A project at Purdue University in collaboration with Michigan Technological University, Washington University in St. Louis, and the University of Texas at Dallas, found that the material, shaped like a one-dimensional DNA helix, encapsulated in a nanotube made of boron nitride, could build a field-effect transistor with a diameter of two nanometers. Transistors on the market are made of bulkier silicon and range between 10 and 20 nanometers in scale.
"This research reveals more about a promising material that could achieve faster computing with very low power consumption using these tiny transistors," said Joe Qiu, program manager for the Army Research Office, an element of the U.S. Army Combat Capabilities Development Command's Army Research Laboratory, which funded this work. "That technology would have important applications for the Army."
The Army-funded research is published in the journal Nature Electronics. The Army is focused on integration, speed and precision to ensure the Army's capability development process is adaptable and flexible enough to keep pace with the rate of technology change.
"This tellurium material is really unique. It builds a functional transistor with the potential to be the smallest in the world," said Dr. Peide Ye, Purdue's Richard J. and Mary Jo Schwartz Professor of Electrical and Computer Engineering.

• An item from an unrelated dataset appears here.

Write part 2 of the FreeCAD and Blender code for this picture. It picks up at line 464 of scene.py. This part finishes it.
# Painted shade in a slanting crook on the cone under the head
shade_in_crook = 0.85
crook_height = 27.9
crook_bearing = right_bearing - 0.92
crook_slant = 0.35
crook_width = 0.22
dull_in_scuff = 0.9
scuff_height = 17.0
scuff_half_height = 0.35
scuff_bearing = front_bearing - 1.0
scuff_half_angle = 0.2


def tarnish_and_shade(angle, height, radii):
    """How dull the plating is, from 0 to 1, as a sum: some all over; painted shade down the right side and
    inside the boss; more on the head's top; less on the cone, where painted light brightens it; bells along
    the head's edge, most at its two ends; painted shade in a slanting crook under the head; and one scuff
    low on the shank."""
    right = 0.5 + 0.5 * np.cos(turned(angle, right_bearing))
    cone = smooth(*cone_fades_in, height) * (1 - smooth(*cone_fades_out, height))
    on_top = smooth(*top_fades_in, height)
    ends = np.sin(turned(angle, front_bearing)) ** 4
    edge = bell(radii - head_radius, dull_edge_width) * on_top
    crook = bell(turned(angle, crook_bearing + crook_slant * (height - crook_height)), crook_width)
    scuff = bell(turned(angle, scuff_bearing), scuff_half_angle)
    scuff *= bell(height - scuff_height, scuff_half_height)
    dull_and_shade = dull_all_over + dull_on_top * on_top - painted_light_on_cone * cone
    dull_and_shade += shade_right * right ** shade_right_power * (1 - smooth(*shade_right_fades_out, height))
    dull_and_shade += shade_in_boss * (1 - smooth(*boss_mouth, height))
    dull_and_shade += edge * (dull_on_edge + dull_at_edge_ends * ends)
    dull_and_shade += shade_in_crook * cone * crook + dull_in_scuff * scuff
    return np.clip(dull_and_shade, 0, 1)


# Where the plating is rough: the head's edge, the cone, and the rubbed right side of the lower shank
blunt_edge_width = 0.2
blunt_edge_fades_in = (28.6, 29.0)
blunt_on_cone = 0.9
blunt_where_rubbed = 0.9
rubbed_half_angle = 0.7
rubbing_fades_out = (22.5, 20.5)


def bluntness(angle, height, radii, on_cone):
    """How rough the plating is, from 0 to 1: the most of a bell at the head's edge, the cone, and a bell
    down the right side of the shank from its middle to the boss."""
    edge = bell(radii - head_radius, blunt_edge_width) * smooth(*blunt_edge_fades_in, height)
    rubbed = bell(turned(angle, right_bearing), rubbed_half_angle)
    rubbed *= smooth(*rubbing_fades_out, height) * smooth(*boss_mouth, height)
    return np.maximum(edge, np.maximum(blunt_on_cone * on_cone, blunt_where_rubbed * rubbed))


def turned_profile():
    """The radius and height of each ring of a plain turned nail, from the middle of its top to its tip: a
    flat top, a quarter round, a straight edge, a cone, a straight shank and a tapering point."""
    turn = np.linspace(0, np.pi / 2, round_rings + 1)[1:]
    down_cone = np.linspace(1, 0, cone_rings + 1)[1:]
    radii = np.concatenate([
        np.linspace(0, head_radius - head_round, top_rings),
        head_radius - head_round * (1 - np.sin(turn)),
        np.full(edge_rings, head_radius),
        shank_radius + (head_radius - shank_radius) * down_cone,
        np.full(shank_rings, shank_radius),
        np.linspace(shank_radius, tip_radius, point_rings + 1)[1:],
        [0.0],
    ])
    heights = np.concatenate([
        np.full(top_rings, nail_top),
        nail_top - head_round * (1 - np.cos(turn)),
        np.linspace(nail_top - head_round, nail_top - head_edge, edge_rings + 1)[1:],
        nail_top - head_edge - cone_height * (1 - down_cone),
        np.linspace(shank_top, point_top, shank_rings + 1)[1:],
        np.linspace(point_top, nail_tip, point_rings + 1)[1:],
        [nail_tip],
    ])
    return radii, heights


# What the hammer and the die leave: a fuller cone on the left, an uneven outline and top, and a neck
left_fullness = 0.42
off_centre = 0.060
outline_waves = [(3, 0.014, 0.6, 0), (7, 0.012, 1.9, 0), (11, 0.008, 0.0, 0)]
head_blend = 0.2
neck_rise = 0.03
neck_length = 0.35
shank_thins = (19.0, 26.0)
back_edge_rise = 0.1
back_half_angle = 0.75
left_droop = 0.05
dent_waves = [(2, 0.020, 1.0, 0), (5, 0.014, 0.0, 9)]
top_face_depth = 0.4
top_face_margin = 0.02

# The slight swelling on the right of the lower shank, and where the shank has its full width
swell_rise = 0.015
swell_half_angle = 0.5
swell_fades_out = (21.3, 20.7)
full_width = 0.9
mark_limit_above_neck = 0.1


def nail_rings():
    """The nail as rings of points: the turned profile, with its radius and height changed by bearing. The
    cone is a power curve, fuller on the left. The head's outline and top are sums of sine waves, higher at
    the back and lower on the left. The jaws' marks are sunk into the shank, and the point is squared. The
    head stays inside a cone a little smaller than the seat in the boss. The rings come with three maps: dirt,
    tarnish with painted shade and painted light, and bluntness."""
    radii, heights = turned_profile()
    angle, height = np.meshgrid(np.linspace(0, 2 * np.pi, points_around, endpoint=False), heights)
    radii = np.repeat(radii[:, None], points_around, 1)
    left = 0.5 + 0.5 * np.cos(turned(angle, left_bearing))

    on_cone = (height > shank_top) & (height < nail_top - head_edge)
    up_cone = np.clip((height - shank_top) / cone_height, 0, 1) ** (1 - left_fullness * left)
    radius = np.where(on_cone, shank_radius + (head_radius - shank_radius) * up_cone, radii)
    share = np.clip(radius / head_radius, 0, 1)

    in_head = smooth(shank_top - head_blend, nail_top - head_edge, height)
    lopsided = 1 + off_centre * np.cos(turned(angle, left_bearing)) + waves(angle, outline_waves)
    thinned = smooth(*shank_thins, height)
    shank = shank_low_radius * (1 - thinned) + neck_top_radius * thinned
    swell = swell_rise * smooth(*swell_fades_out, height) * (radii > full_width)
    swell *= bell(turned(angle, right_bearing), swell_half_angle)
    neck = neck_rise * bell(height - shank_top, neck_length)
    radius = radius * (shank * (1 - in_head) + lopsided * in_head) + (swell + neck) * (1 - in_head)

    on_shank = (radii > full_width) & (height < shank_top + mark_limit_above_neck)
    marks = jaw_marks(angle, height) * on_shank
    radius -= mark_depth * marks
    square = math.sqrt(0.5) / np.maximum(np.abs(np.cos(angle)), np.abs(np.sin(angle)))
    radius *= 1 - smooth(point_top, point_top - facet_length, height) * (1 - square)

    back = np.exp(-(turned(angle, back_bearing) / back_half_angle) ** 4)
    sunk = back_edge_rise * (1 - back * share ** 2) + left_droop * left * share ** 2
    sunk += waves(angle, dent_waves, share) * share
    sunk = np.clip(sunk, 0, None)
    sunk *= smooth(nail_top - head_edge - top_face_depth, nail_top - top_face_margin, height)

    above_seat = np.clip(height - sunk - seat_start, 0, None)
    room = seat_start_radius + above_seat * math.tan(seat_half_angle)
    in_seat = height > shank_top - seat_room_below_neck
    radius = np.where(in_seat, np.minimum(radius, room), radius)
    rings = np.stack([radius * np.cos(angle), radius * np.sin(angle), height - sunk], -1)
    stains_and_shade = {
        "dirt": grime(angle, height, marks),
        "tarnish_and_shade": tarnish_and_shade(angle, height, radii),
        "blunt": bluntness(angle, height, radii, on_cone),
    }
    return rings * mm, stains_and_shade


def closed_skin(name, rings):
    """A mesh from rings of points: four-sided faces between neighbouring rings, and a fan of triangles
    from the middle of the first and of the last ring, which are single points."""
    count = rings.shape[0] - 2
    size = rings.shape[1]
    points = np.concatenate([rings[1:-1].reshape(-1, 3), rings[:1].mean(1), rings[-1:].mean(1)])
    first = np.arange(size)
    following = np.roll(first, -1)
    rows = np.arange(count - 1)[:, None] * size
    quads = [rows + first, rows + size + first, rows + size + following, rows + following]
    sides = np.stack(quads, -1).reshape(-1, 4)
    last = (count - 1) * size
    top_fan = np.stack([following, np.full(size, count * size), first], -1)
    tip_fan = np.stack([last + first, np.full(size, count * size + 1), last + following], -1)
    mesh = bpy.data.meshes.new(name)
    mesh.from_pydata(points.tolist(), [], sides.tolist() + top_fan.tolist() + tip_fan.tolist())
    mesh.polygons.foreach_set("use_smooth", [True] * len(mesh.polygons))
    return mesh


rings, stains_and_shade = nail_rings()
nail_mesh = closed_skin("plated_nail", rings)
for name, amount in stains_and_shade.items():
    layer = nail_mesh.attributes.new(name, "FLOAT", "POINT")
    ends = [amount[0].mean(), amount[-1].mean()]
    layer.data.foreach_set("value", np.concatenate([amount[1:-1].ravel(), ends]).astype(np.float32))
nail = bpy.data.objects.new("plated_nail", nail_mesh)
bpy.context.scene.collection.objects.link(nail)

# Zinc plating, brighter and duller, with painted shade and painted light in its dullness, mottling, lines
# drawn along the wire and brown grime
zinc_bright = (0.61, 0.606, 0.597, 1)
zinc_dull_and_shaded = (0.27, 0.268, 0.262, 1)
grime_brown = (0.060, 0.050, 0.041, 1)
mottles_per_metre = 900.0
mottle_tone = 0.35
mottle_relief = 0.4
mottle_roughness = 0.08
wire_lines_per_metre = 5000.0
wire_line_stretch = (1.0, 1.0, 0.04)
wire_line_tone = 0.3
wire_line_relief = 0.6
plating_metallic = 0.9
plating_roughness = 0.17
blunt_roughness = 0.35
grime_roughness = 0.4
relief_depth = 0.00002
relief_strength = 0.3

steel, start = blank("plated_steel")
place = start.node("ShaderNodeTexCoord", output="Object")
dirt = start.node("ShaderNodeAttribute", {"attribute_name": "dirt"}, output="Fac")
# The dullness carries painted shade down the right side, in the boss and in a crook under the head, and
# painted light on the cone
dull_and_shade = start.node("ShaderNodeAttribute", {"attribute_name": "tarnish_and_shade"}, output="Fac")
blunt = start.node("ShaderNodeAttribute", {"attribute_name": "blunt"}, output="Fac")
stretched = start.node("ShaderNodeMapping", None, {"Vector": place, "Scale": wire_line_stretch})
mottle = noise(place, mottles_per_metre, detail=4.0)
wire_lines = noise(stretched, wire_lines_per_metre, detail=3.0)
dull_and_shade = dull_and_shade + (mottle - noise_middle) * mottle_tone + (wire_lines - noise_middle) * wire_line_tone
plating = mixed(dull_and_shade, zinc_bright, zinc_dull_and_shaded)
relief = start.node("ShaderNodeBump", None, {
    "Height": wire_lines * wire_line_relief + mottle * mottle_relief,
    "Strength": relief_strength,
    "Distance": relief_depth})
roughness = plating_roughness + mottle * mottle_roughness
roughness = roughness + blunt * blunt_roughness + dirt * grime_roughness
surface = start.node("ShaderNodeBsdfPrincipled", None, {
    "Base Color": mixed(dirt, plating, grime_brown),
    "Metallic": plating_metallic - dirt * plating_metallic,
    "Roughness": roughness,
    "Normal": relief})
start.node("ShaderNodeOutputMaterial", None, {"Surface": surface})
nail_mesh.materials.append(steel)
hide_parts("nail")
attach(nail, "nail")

One way to shrink field-effect transistors, the kind found in most electronic devices, is to build the gates that surround thinner nanowires. These nanowires are protected within nanotubes.
Ye and his team worked to make tellurium as small as a single atomic chain and then build transistors with these atomic chains or ultrathin nanowires.

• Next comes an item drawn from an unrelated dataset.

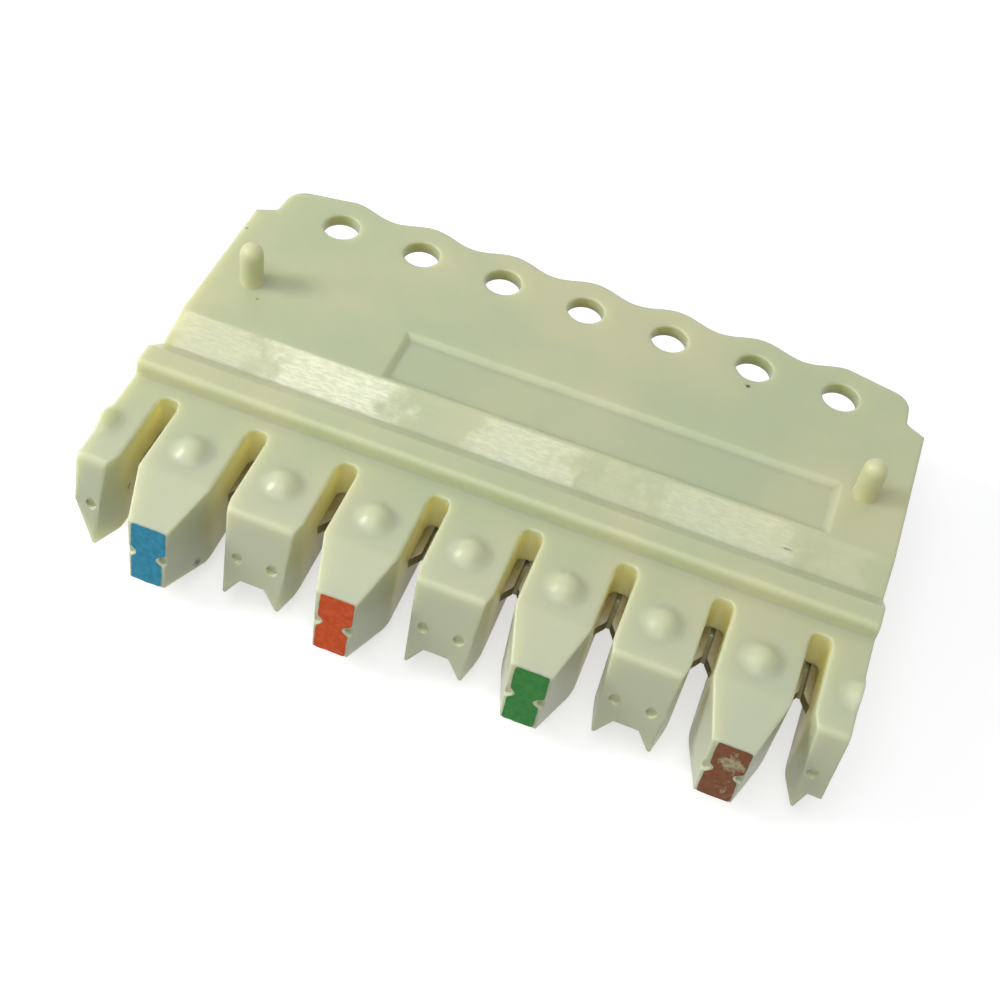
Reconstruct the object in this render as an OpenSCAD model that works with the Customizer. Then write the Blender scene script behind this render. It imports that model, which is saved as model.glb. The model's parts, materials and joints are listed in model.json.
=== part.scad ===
// Punch down wiring block for four pairs: eight double-ended clips held
// between two moulded half shells, with colour marks on the tall teeth.
//
// The block lies on its back. X runs along the row of wire slots, the tooth
// tips point to -Y, the skirt that straddles the index strip to +Y, and the
// front shell faces +Z. Inside the modules, u is the distance from the tips
// of the tall teeth towards the skirt, and z = 0 is the seam between shells.

/* [Row] */
// Distance between neighbouring wire slots
pitch = 3.81; // [3.6:0.01:4.2]
// How far each end stands back from the last half tooth's full width
end_gap = 0.04; // [0:0.01:0.2]
// Thickness of the whole block across the two tooth faces
block_t = 4.3; // [4.1:0.05:5.2]
// Length from the tips of the tall teeth to the skirt's lobes
block_len = 20.07; // [19.4:0.01:24]

/* [Teeth] */
// Width of a wire slot
slot_w = 0.84; // [0.6:0.02:1.1]
// Depth of a wire slot below the tips of the tall teeth
slot_depth = 6.0; // [5.4:0.1:6.6]
// Radius of the two inner corners of a wire slot
root_r = 0.3; // [0.1:0.02:0.36]
// Width of a tall tooth at its very tip
tip_w = 1.34; // [1.1:0.02:1.7]
// Width of a low tooth at its tip
low_tip_w = 2.26; // [2.22:0.02:2.5]
// Width of a whole end tooth at its tip; the block carries half of it
end_tip_w = 1.74; // [1.4:0.02:2.2]
// Length over which a tooth's sides taper to its tip
taper_len = 2.6; // [1.8:0.1:3.2]
// How much shorter the low teeth are
low_drop = 1.08; // [0.8:0.02:1.5]
// Where the face of a tall tooth starts to bevel, from its tip
bevel_len = 2.55; // [1.8:0.05:3.2]
// How far the bevel takes the front face down before the end face
front_bevel = 0.62; // [0.4:0.02:0.9]
// How far the bevel takes the back face up before the end face
back_bevel = 0.65; // [0.4:0.05:0.9]
// How far the end face of a tall tooth leans back at its front edge
tip_rake = 0.36; // [0.1:0.02:0.6]
// How far the end face of a low tooth leans back at its front edge
low_rake = 0.87; // [0.4:0.01:1.1]
// Radius on the long edges of the teeth at the front
front_r = 0.12; // [0.05:0.01:0.2]
// Radius on the long edges of the teeth at the back
rear_r = 0.35; // [0.1:0.05:0.5]

/* [Domes and scoops] */
// Diameter of the dome on each tooth face, with its foot
dome_d = 2.1; // [1.8:0.05:2.4]
// Height of a dome
dome_h = 0.4; // [0.2:0.02:0.6]
// Distance of the domes from the tips of the tall teeth
dome_u = 3.95; // [3.4:0.05:4.6]
// Width of the scoop's floor behind a low tooth
scoop_w = 1.0; // [0.8:0.02:1.6]
// Height of the scoop's floor above the tips of its two prongs
scoop_h = 0.9; // [0.6:0.05:1.2]
// Width of the scoop between its two prongs
prong_gap = 2.2; // [1.8:0.02:2.2]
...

They started off growing one-dimensional chains of tellurium atoms, and were surprised to find that the atoms in these one-dimensional chains wiggle. These wiggles were made visible through transmission electron microscopy imaging performed at the University of Texas at Dallas and at Purdue.
"Silicon atoms look straight, but these tellurium atoms are like a snake. This is a very original kind of structure," Ye said.
The wiggles were the atoms strongly bonding to each other in pairs to form DNA-like helical chains, then stacking through weak forces called van der Waals interactions to form a tellurium crystal.
These van der Waals interactions set apart tellurium as a more effective material for single atomic chains or one-dimensional nanowires compared with others because it's easier to fit into a nanotube, Ye said.
Because the opening of a nanotube cannot be any smaller than the size of an atom, tellurium helices of atoms could achieve smaller nanowires and, therefore, smaller transistors.
The researchers successfully built a transistor with a tellurium nanowire encapsulated in a boron nitride nanotube. A high-quality boron nitride nanotube effectively insulates tellurium, making it possible to build a transistor.
"Next, the researchers will optimize the device to further improve its performance, and demonstrate a highly efficient functional electronic circuit using these tiny transistors, potentially through collaboration with ARL researchers," Qiu said.